Mangalore Today News Network

New Delhi, March 5: A “million intelligence inputs” reportedly point at the involvement of the Pakistan High Commissions in Dhaka and Kathmandu in distributing Fake Indian Currency Notes (FICN).


fakenotes280 According to a secret 65-page Government report cited by an Indian daily, officials in the High Commissions are also responsible for manufacturing FICN.


The Government has for the first time revealed that FICN worth Rs 16,000 crore are in “circulation”.


The report further links the FICN distribution to at least 15 cases of terrorist funding. It reveals how David Headley confessed to having been provided with Rs 2.5 lakh in fake Indian notes in Pakistan for an Indian trip to conspire the Mumbai terror attack.


The report holds Pakistan responsible for running a “sophisticated business enterprise covering many countries”.


It lists 11 officials supposedly of the Pakistan Government either linked to the ISI or the High Commission, said the daily.


The report contains a list of 28 key “FICN network operator gangs” in Pakistan, Nepal, Bangladesh, and Bangkok which are “so well established that they could also be used for arranging hide-outs, for easy and secure communication channels to subversives and safe launch-pads for espionage agents”.


More than 35 percent of FICN seizures of above Rs 10 lakh over a five-year period have been “directly” sourced from Pakistan, adds the report.

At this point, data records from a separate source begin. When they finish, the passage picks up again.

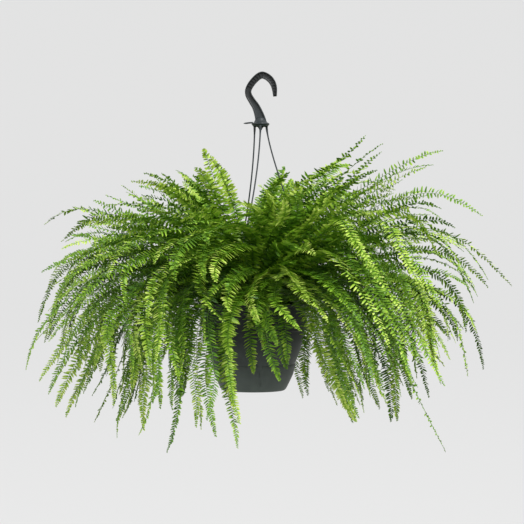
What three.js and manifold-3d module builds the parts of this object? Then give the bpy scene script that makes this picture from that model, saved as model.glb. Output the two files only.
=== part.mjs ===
// A potted nephrolepis fern in a hanging pot: a moulded hook with three strands, a bowl-shaped pot with a drip
// saucer, potting soil, and fifty-six tufts of four fronds each.
// Units are millimetres and +Z is up. The origin is the inner underside of the hook's crown, which bears on
// whatever the plant hangs from. The camera side of the plant is -Y.
import * as THREE from "three";
import { mergeVertices } from "three/addons/utils/BufferGeometryUtils.js";
import Module from "manifold-3d";

const wasm = await Module();
wasm.setup();

const { degToRad, clamp, lerp, smoothstep } = THREE.MathUtils;

// Clearance between pieces that touch
const seat = 0.3;

// Hook: centreline in the XZ plane from the tip over the crown to the hub, with the width at each point
const hookRoute = [
  { x: 20, z: -33, width: 7 },
  { x: 19, z: -19, width: 10 },
  { x: 16, z: -8.5, width: 11.5 },
  { x: 10.5, z: -0.5, width: 12.4 },
  { x: 3, z: 5.2, width: 12.6 },
  { x: -5.5, z: 7.4, width: 12.6 },
  { x: -14.5, z: 2.2, width: 12.4 },
  { x: -24.5, z: -8.8, width: 12.2 },
  { x: -30.6, z: -20.5, width: 12 },
  { x: -30, z: -30.5, width: 12.4 },
  { x: -23.8, z: -41.5, width: 13 },
  { x: -16.8, z: -52, width: 14.5 },
  { x: -11.6, z: -64, width: 17 },
  { x: -8, z: -76, width: 20 },
  { x: -7.6, z: -83, width: 25 },
];
const hookSteps = 22;
const hookDepth = 9.5;
const hookWeb = 3.2;
const hookFlange = 2.4;

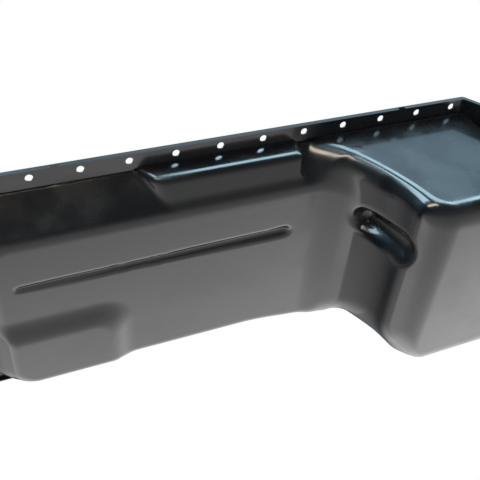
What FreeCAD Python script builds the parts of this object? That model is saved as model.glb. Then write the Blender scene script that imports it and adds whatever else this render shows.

“Regular intelligence feeds are available with numerous references to the FICN trade in Bangladesh and Nepal where minion of the Pakistan High Commission and its officials (by name), facilitating the trade, are common...there are impeccable inputs to suggest that in Dhaka, FICN is supplied by the ‘Embassy’ and transported by the ‘Embassy vehicle’.”


Some of the “officials” mentioned in the report are Brigadier Shaukat Mahmood Sufi, a “senior Pak ISI officer coordinating the entire programme”, Rattan, an official at the Pak High Commission (PHC) in Dhaka, and Aftab Afzal, a visa counsellor at PHC in Dhaka.


“On account of increasing difficulties in pushing FICN through Bangladesh and Nepal into India, network operators are (now) exploring the Pakistan-Guangzhou-India route using commercial containers. They assess that increasing trade between India and China has led to a large number of containers arriving by the sea route in India,” says the report.